I’ve been feeling lately that there is still something in me that is not on board with all this love stuff. Like, maybe I really don’t know how it feels to love. Or I don’t do it unconditionally. Or there’s something holding me back from living this intention of meeting all of life with love.
Part of me is still judging myself as not being deserving enough to receive it or worthy enough to give it to someone else.
Part of me still judges others’ actions and words so I feel like I can never even get to the loving part because of the unpleasant thoughts going through my head. I have often said, good thing there aren’t thought bubbles appearing over my head because no one would like me! This, of course, reflects my inability to love myself unreservedly, as underneath those judgments of others, resides the very same judgments towards myself.

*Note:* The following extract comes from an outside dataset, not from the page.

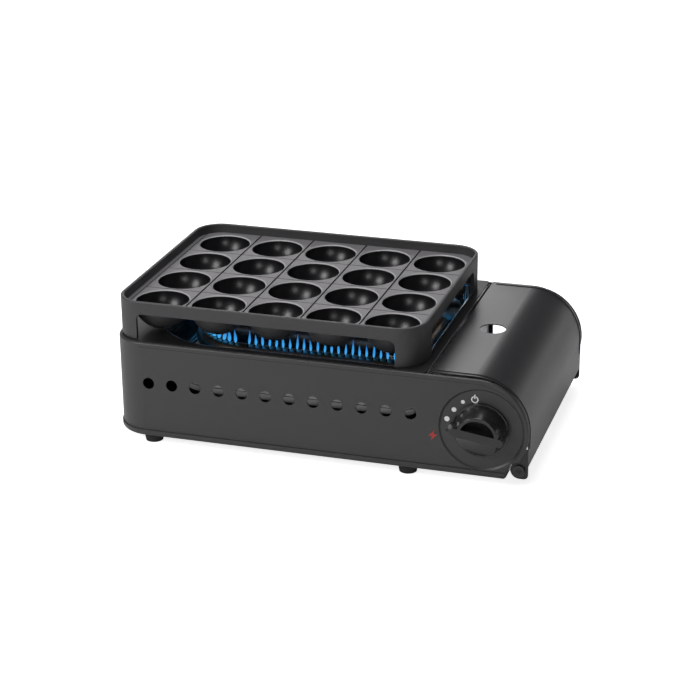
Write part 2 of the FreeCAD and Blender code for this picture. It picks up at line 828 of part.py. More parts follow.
def partition():
    """Heat wall between the burner and the canister, folded at foot and head."""
    inner = "(%s - pan_round)" % CASE_HALF
    left = "(partition_x - sheet)"
    wall = block((left, "%s * -1" % inner, FLOOR_TOP), ("partition_x", inner, "case_top - sheet"))
    head = block(("partition_x - partition_fold", "well_bend - well_half", "case_top - sheet"),
                 ("partition_x", "well_half - well_bend", "case_top"))
    foot = block((left, "%s * -1" % inner, FLOOR_TOP),
                 ("partition_x + partition_foot", inner, "%s + sheet" % FLOOR_TOP))
    mix = rod(("%s - sheet" % left, "mix_y * -1", "mix_z"), "mix_radius + 2 * pan_fit",
              "3 * sheet", ALONG_X)
    lead = rod(("%s - sheet" % left, "lead_y * -1", "lead_z"), "lead_radius + 2 * pan_fit",
               "3 * sheet", ALONG_X)
    keep(minus(joined(wall, head, foot), mix, lead), "partition")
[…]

This week I asked myself and others, what do I need to do to get to this place of living as a loving being, fully capable of expressing that love? I want to feel immersed in this place of unconditional love. How do I do that? Yes, I recognize that I am in that space more often than I am not, but there are times when I feel a distinct lack. Those moments are when I feel as though I am unable to be loving towards myself or someone else.
Surrender was the one word answer I got. Not only did I hear that word once, I heard it and ran across it multiple times, from many different sources, until I knew I was meant to listen to this message. This is important despite, or perhaps because of, my resistance. Immediately, into my head popped the image of the witch skywriting in the Wizard of Oz, Surrender Dorothy.

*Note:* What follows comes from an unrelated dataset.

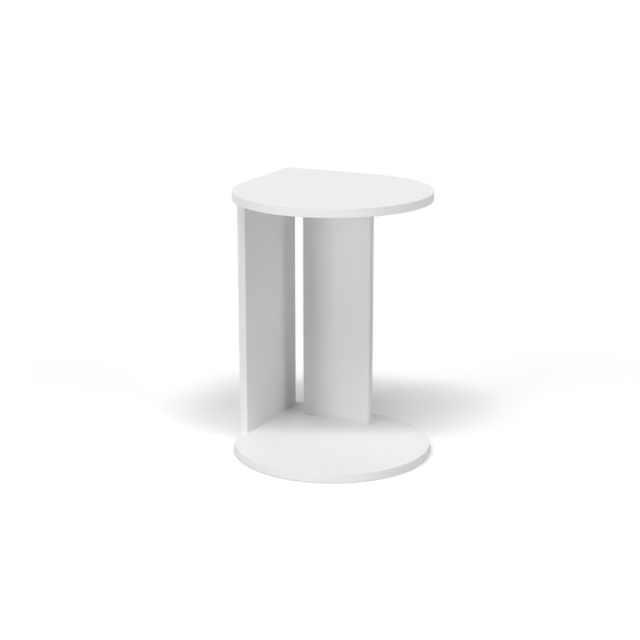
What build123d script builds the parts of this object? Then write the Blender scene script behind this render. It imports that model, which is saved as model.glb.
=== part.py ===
from build123d import *
from math import cos, radians, sin
import os

# A small side table: a top and a base of one teardrop outline, held apart by two upright panels.
# Sizes are in millimetres. The origin is on the floor under the centre of the round edge, +Z is up,
# the front is -Y, and the square corner of the outline points to -X and +Y.

# The table as a whole
table_height = 570.0            # floor to the upper face of the top
outline_radius = 210.0          # round edge; the two straight edges run on from it to the corner
top_thickness = 18.0
base_thickness = 18.0

# The upright panels, placed from the two straight edges
panel_thickness = 18.0
left_panel_length = 238.0
left_panel_side_inset = 4.0     # its outer face, from the left straight edge
left_panel_back_inset = 11.0    # its back end, from the back straight edge
right_panel_length = 163.0
right_panel_side_inset = 73.0   # its inner end, from the left straight edge
right_panel_back_inset = 56.0   # its back face, from the back straight edge

# The strips on the edges
band_thickness = 1.0
band_easing = 0.5               # radius on the outer edges of a strip
glue_line = 0.2                 # between a strip and its board, and between a strip's two ends

# Dowels
dowel_radius = 4.0
dowel_length = 35.0
dowel_in_board = 11.0           # length that stands in the face of the top or the base
dowel_chamfer = 1.0
dowel_end_inset = 24.0          # from the end of a panel
flute_radius = 0.5
flute_count = 12

# Bolts between the top and the cams
bolt_end_inset = 50.0           # from the end of a panel
bolt_drop = 34.0                # from the underside of the top to the middle of the head
bolt_head_radius = 3.5
bolt_head_height = 3.0
bolt_waist_radius = 1.9
bolt_waist_length = 3.5
bolt_neck_radius = 2.5
bolt_collar_radius = 3.75
bolt_collar_height = 2.0
bolt_stud_length = 11.0
bolt_stud_radius = 3.0
bolt_core_radius = 2.3
bolt_thread_pitch = 2.0

# Cams, let in from the face of each panel that is turned away from the table's inside
cam_radius = 7.4
cam_height = 12.5
cam_recess = 0.5                # outer face of the cam, below the panel's face
cam_cross_length = 8.0
cam_cross_width = 1.8
cam_cross_depth = 2.5

# Caps over the cams
cap_radius = 9.5
cap_height = 1.2
cap_easing = 0.6
cap_plug_radius = 0.7
cap_plug_length = 2.0

# Screws from beneath the base
screw_end_inset = 50.0          # from the end of a panel
screw_length = 50.0
screw_sink = 0.5                # head, below the underside of the base
screw_head_radius = 5.0
screw_cone_height = 4.0
screw_shank_radius = 3.5
screw_shank_length = 12.0
screw_core_radius = 2.5
screw_thread_pitch = 3.0
screw_tip_length = 3.0
socket_across_flats = 4.0
socket_depth = 3.0

# Glides under the base
glide_radius = 11.0
glide_height = 3.0
glide_stand = 0.5               # what stands out of the base
glide_easing = 0.4
glide_clearance = 0.3           # round a glide in its pocket
glide_edge_inset = 28.0         # middle of a glide, from the edge of the base
glide_ring_count = 5
glide_start_angle = 55.0
glide_angle_step = -50.0

# Room left in a hole, round a piece and past its end
hole_clearance = 0.1
end_clearance = 1.0

# Heights and places that follow from these
panel_foot = glide_stand + base_thickness
panel_head = table_height - top_thickness
panel_height = panel_head - panel_foot
left_panel_place = Location(
    (
        left_panel_side_inset + panel_thickness / 2 - outline_radius,
        outline_radius - left_panel_back_inset - left_panel_length / 2,
        panel_foot,
    ),
    (0, 0, 90),
)
right_panel_place = Location(
    (
        right_panel_side_inset + right_panel_length / 2 - outline_radius,
        outline_radius - right_panel_back_inset - panel_thickness / 2,
        panel_foot,
    )
)
panels = [(left_panel_place, left_panel_length), (right_panel_place, right_panel_length)]


def fixing_places(end_inset, height):
    """Places on the middle line of both panels, one near each end, at a height over the foot."""
    places = []
    for place, length in panels:
        reach = length / 2 - end_inset
        places += [place * Pos(side * reach, 0, height) for side in (-1, 1)]
    return places


def glide_places():
    """One glide in the square corner, and the others along the round edge."""
    reach = outline_radius - glide_edge_inset
    places = [Pos(-reach, reach, 0)]
    for number in range(glide_ring_count):
        angle = radians(glide_start_angle + number * glide_angle_step)
        places.append(Pos(reach * cos(angle), reach * sin(angle), 0))
    return places


# Places of the fixings, which their holes share; a panel's hidden face is at +Y in its own frame
top_dowel_places = fixing_places(dowel_end_inset, panel_height)
base_dowel_places = [place * Rot(180, 0, 0) for place in fixing_places(dowel_end_inset, 0)]
bolt_places = fixing_places(bolt_end_inset, panel_height)
screw_places = fixing_places(screw_end_inset, -base_thickness)
hidden_face = Plane((0, panel_thickness / 2, 0), x_dir=(-1, 0, 0), z_dir=(0, 1, 0)).location
cam_places = [place * Pos(0, 0, -bolt_drop) * hidden_face for place in bolt_places]


def teardrop(radius):
    """A round face with one square corner, at -X and +Y."""
    corner = Polyline((-radius, 0), (-radius, radius), (0, radius))
    return make_face(corner + CenterArc((0, 0), radius, 90, -270))


def bar(radius, start, end):
    """A round bar along Z, between two heights."""
    return Pos(0, 0, start) * extrude(Circle(radius), end - start)


def turned(points):
    """A solid turned about Z from its half outline of radii and heights."""
    return revolve(make_face(Plane.XZ * Polyline(*points, close=True)), Axis.Z)


def thread_points(start, end, core_radius, crest_radius, pitch):
    """Half outline of a thread's ridges, from one height up to another."""
    turns = max(1, int((end - start) / pitch))
    step = (end - start) / turns
    points = []
    for turn in range(turns):
        foot = start + turn * step
        points += [(core_radius, foot), (crest_radius, foot + step / 2)]
    return points + [(core_radius, end)]


def copies(places, shape):
    return [place * shape for place in places]


def dowel():
    """A fluted dowel along Z that stands in the top or the base above Z = 0."""
    start = dowel_in_board - dowel_length
    pin = bar(dowel_radius, start, dowel_in_board)
    pin = chamfer(pin.edges().filter_by(GeomType.CIRCLE), dowel_chamfer)
    flute = bar(flute_radius, start, dowel_in_board)
    return pin - copies(PolarLocations(dowel_radius, flute_count), flute)


def dowel_hole():
    radius = dowel_radius + hole_clearance
    return bar(radius, dowel_in_board - dowel_length - end_clearance, dowel_in_board + end_clearance)


def cam_bolt():
    """A stud that stands in the top above Z = 0, with its neck and head in the panel below."""
    head_foot = -bolt_drop - bolt_head_height / 2
    head_top = head_foot + bolt_head_height
    waist_top = head_top + bolt_waist_length
    points = [(0, head_foot), (bolt_head_radius, head_foot), (bolt_head_radius, head_top)]
    points += [(bolt_waist_radius, head_top), (bolt_waist_radius, waist_top)]
    points += [(bolt_neck_radius, waist_top), (bolt_neck_radius, -bolt_collar_height)]
    points += [(bolt_collar_radius, -bolt_collar_height), (bolt_collar_radius, 0)]
    points += thread_points(0, bolt_stud_length, bolt_core_radius, bolt_stud_radius, bolt_thread_pitch)
    return turned(points + [(0, bolt_stud_length)])


def stud_hole():
    return bar(bolt_stud_radius + hole_clearance, 0, bolt_stud_length + end_clearance)


def bolt_channel():
    """The way for a bolt from the head of a panel down into the cam's bore."""
    return bar(bolt_collar_radius + hole_clearance, -bolt_drop, 0)


def cam_bore():
    """The bore for a cam, with the panel's face at Z = 0."""
    return bar(cam_radius + hole_clearance, -cam_recess - cam_height - end_clearance, 0)


def cam_channel(half_width, start, end):
    """A channel from the cam's inner end out to the bolt, between two places along Y."""
    low = -cam_recess - cam_height
    high = half_width - panel_thickness / 2
    return Pos(0, (start + end) / 2, low) * extrude(Rectangle(2 * half_width, end - start), high - low)


def cam_lock():
    """A round cam with the panel's face at Z = 0; the bolt comes in along Y."""
    head_end = bolt_head_height / 2 + hole_clearance
    waist_end = bolt_head_height / 2 + bolt_waist_length - hole_clearance
    cam = bar(cam_radius, -cam_recess - cam_height, -cam_recess)
    cam -= cam_channel(bolt_head_radius + hole_clearance, -head_end, head_end)
    cam -= cam_channel(bolt_waist_radius + hole_clearance, head_end, waist_end)
    cam -= cam_channel(bolt_neck_radius + hole_clearance, waist_end, cam_radius)
    cross = Rectangle(cam_cross_length, cam_cross_width) + Rectangle(cam_cross_width, cam_cross_length)
    return cam - Pos(0, 0, -cam_recess) * extrude(cross, -cam_cross_depth)


def cam_cap():
    """A cap that lies on the panel's face at Z = 0 and plugs into the cam's cross."""
    disc = bar(cap_radius, 0, cap_height)
    disc = fillet(disc.edges().group_by(Axis.Z)[-1], cap_easing)
    return disc + bar(cap_plug_radius, -cap_plug_length, 0)


def base_screw():
    """A countersunk screw that points up from the underside of the base at Z = 0."""
    tip = screw_sink + screw_length
    thread_foot = screw_sink + screw_shank_length
    thread_top = tip - screw_tip_length
    points = [(0, screw_sink), (screw_head_radius, screw_sink)]
    points += [(screw_shank_radius, screw_sink + screw_cone_height), (screw_shank_radius, thread_foot)]
    points += thread_points(
        thread_foot, thread_top, screw_core_radius, screw_shank_radius, screw_thread_pitch
    )
    socket = RegularPolygon(socket_across_flats / 2, 6, major_radius=False)
    return turned(points + [(0, tip)]) - Pos(0, 0, screw_sink) * extrude(socket, socket_depth)


def screw_hole():
    """A countersunk hole through the base and on up into a panel."""
    mouth_radius = screw_head_radius + hole_clearance
    bore_radius = screw_shank_radius + hole_clearance
    tip = screw_sink + screw_length + end_clearance
    points = [(0, 0), (mouth_radius, 0), (mouth_radius, screw_sink)]
    points += [(bore_radius, screw_sink + screw_cone_height), (bore_radius, tip), (0, tip)]
    return turned(points)


def glide():
    """A low round glide that stands on the floor at Z = 0."""
    pad = bar(glide_radius, 0, glide_height)
    return fillet(pad.edges().group_by(Axis.Z)[0], glide_easing)


def glide_pocket():
    return bar(glide_radius + glide_clearance, 0, glide_height)


def teardrop_core(thickness):
    return extrude(teardrop(outline_radius - band_thickness - glue_line), thickness)


def teardrop_band(thickness):
    """The strip round a top or a base, from the square corner round to the square corner."""
    blank = extrude(teardrop(outline_radius), thickness)
    levels = blank.edges().group_by(Axis.Z)
    corner_foot = (-outline_radius, outline_radius, 0)
    corner = blank.edges().filter_by(Axis.Z).sort_by_distance(corner_foot)[0]
    ring = fillet(levels[0] + levels[-1] + [corner], band_easing)
    ring -= extrude(teardrop(outline_radius - band_thickness), thickness)
    joint = Pos(band_thickness - outline_radius, outline_radius - band_thickness, 0)
    return ring - joint * Box(glue_line, band_thickness, thickness, align=Align.MIN)


def panel_core(place, length):
    """An upright panel between its two strips, with the holes for its fixings."""
    core_length = length - 2 * (band_thickness + glue_line)
    core = place * extrude(Rectangle(core_length, panel_thickness), panel_height)
    core -= copies(top_dowel_places + base_dowel_places, dowel_hole())
    core -= copies(bolt_places, bolt_channel()) + copies(cam_places, cam_bore())
    return core - copies(screw_places, screw_hole())


def panel_strips(place, length):
    """The two end strips of a panel; the front or inner one comes first."""
    blank = extrude(Rectangle(length, panel_thickness), panel_height)
    blank = fillet(blank.edges().filter_by(Axis.Z), band_easing)
    blank -= extrude(Rectangle(length - 2 * band_thickness, panel_thickness), panel_height)
    first_end = (place * Pos(-length / 2, 0, 0)).position
    return (place * blank).solids().sort_by_distance(first_end)


def top_board():
    core = Pos(0, 0, panel_head) * teardrop_core(top_thickness)
    core -= copies(top_dowel_places, dowel_hole())
    return core - copies(bolt_places, stud_hole())


def base_board():
    core = Pos(0, 0, glide_stand) * teardrop_core(base_thickness)
    core -= copies(base_dowel_places, dowel_hole())
    core -= copies(screw_places, screw_hole())
    return core - copies(glide_places(), glide_pocket())


left_strips = panel_strips(left_panel_place, left_panel_length)
right_strips = panel_strips(right_panel_place, right_panel_length)

pieces = {
    "top_board": top_board(),
    "top_edge_band": Pos(0, 0, panel_head) * teardrop_band(top_thickness),
    "base_board": base_board(),
    "base_edge_band": Pos(0, 0, glide_stand) * teardrop_band(base_thickness),
    "left_panel": panel_core(left_panel_place, left_panel_length),
    "left_panel_front_edge": left_strips[0],
    "left_panel_back_edge": left_strips[1],
    "right_panel": panel_core(right_panel_place, right_panel_length),
    "right_panel_inner_edge": right_strips[0],
    "right_panel_outer_edge": right_strips[1],
    "top_dowels": Compound(copies(top_dowel_places, dowel())),
    "base_dowels": Compound(copies(base_dowel_places, dowel())),
    "cam_bolts": Compound(copies(bolt_places, cam_bolt())),
    "cam_locks": Compound(copies(cam_places, cam_lock())),
    "cam_caps": Compound(copies(cam_places, cam_cap())),
    "base_screws": Compound(copies(screw_places, base_screw())),
    "glides": Compound(copies(glide_places(), glide())),
}

os.makedirs("parts", exist_ok=True)
for name, piece in pieces.items():
    export_step(piece, f"parts/{name}.step")
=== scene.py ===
import bmesh
import bpy
from math import cos, pi, radians, sin, tan
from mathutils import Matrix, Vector


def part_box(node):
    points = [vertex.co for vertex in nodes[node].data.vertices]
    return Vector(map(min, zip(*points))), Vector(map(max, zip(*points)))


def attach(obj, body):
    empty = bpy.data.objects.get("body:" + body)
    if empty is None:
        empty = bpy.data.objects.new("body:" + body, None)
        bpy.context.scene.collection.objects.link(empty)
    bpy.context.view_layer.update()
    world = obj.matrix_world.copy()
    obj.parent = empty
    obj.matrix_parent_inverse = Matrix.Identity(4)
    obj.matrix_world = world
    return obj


# A white side table: a teardrop top and base on two upright panels, in satin white board with
# white edging strips. Lengths are in metres, and the frame is the table's own.

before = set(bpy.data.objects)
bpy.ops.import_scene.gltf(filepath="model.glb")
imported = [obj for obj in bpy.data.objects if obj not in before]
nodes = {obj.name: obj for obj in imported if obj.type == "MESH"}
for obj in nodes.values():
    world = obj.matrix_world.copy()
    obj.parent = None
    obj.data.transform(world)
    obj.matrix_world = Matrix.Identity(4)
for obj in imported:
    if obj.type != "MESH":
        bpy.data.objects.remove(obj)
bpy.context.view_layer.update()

# Sizes read from the frame
outline_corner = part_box("top_edge_band")[1]
outline_radius = outline_corner.x
table_height = outline_corner.z
front_edge_low, front_edge_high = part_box("left_panel_front_edge")
strip_thickness = front_edge_high.y - front_edge_low.y

# The axes by number: x points right, y to the back and z up
x_axis, y_axis, z_axis = range(3)

# How strongly hard white plastic, melamine and dry wood bend light
usual_ior = 1.5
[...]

Now, what does surrender actually mean? I didn’t know what it meant in this context. I know what the word means to me and it brings up negative connotations. So I looked it up.

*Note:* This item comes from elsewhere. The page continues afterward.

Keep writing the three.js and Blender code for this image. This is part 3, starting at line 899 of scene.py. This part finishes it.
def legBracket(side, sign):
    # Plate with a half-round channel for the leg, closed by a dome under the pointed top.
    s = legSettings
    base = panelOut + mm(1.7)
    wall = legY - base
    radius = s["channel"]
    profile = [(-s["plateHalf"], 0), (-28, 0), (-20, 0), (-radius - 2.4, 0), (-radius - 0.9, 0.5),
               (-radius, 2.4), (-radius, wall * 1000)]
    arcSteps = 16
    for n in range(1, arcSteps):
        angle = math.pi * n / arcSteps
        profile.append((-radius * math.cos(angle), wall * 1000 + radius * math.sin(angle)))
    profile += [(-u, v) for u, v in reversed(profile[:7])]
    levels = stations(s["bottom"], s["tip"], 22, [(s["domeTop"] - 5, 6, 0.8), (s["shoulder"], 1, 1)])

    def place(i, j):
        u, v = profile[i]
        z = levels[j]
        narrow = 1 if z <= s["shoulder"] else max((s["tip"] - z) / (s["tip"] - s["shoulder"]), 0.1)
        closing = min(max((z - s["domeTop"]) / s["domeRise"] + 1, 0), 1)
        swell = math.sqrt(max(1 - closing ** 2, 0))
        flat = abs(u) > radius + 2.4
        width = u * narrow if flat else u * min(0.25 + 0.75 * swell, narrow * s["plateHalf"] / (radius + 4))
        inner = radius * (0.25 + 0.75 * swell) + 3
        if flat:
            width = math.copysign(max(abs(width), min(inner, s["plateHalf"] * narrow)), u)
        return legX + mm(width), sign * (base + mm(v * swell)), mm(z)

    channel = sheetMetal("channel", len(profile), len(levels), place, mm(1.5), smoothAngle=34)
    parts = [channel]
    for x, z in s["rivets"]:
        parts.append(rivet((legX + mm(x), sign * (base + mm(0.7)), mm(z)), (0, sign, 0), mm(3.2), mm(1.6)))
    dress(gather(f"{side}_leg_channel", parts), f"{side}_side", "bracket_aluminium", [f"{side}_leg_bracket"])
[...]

1. to yield (something) to the possession or power of another; deliver up possession of on demand or duress.
2. to give (oneself) up, as to the police.
3. to give (oneself) up to some influence, course, emotion, etc.
4. to give up, abandon, or relinquish (comfort, hope, etc.).
5. to yield or resign (an office, privilege, etc.) in favor of another.
6. to give oneself up, as into the power of another; submit or yield.
7. to allow( oneself) to yield, as to a temptation or influence, etc.
word origin: surrender
1. See yield. 4. renounce. 5. waive, cede, abandon, forgo. 6. capitulate. 7. capitulation, relinquishment.
That word has not held good connotations for me. I’ve heard of the “surrendered wife” and it gave me the creeps when I listened to religious people speak of that particular concept. That felt like handing over your own power to another person, a man, so they can make decisions for you because they “know better” than you do about what is best for you. I disagreed totally with that philosophy. It makes the “you can’t tell me what to do” woman in me fold her arms and dig in her heels and glare.
Surrender to me has meant giving up and quitting. I’m not a quitter, as evidenced by my long term, unfulfilling marriage and jobs I hung onto for too long. Surrender has never felt right to me.
As I pondered this word for the past week, I have watched it continually pop up in my awareness. Surrender. If you notice, in the Oz movie there is no comma between the words Surrender and Dorothy. The witch is telling the residents of Emerald City to give Dorothy to her. It’s not saying for Dorothy to give herself over to the witch. I never even realized that the comma wasn’t there until I ran across a discussion about it when researching the word surrender. This began another train of thought that pulled me even further into this pondering.
A video from Matt Kahn with Surrender in the title then caught my attention. A perfect place for me to land. “I should be more loving, says self-judgment. I’m not loving enough, says self-hatred. It’s amazing when you can see it from a fresh pair of eyes.” “While we try to love someone to prove that we’re good enough, it’s coming from the identification with believing that we’re not good enough yet. How can love flow through that place in its purity? How do we expect to squeeze love through the facade of self-judgment?” “The love that is already within you already knows how to love and embrace everything. Our personal will can’t do it. The only power your personal will has is to surrender to the Divine.”
“I give permission for the Divine to shine through me and do it on my behalf.”
I could type out the entire session here because it all fits so perfectly my quest of late. So many ahas came from it that I have viewed it several times.
I have been filtering love through the veil of my ego-self instead of my heart. Filtering love through the veil of self-judgment. It doesn’t work that way.
To Surrender Dorothy means to surrender living and loving through the personal will of my human brain and ego and self-judgments- the “Dorothy-me”- and just let the love flow through the clear channel of Divine Will, which is truly the only will. Everything is Divine Will. There is nothing else. Divine Will created us, all the forms and all the spaces in between. So what else can I do and be but Love? That’s truly the only thing that exists.
I have talked in the recent past of changing my name. I now see Surrender Dorothy not so much as surrendering my name, rather as surrendering the attachments to what the name has meant to me. I see it as surrendering the egoic-Dorothy over to the heart-Dorothy.
Surrendering means to see that All is Love, no matter how it looks to the human self.